A project putting public sphere in the limelight, designed to bring artists closer to local communities
October was a month when Romanian contemporary art won a number of battles to secure European funding. One of the programs that help promote contemporary art is the Accelerator, Coaching and Production Programme addressing emerging artists, implemented by the Eastwards Prospectus Cultural Association (ACEP). The program was designed as an incubator of ideas and a springboard for the career of 10 emerging artists by providing them with the proper tools to develop a strategic, integrated and sustainable approach to their artistic careers. One of the major partners of this project was the GAEP Gallery, a local art gallery that observes international standards.

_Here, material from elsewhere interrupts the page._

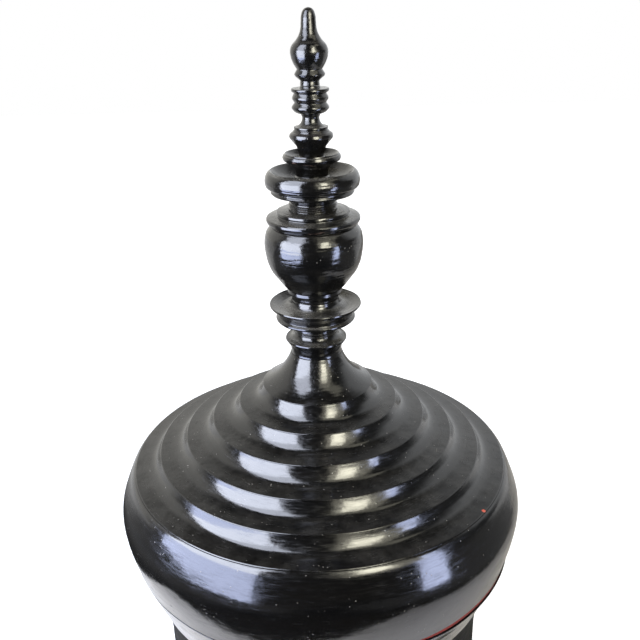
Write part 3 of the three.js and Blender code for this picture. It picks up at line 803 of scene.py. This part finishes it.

We spoke to project manager and ACEP president Andrei Breahnă: “The Accelerator Project, a coaching and production program addressing emerging artists, is ending after two years of hard work and many adventures. The final stage of the project unfolded this summer and entailed implementing an art project in the public sphere. Seven of the ten artists participated with individual projects. Their approach was rather flexible, as we wanted to remain open-minded and not impose restrictions regarding a certain theme. Basically, from the early stages of the project, we suggested that artists should work with local communities and identify those areas that are inhabited by communities and create a link between their works and the people living there”.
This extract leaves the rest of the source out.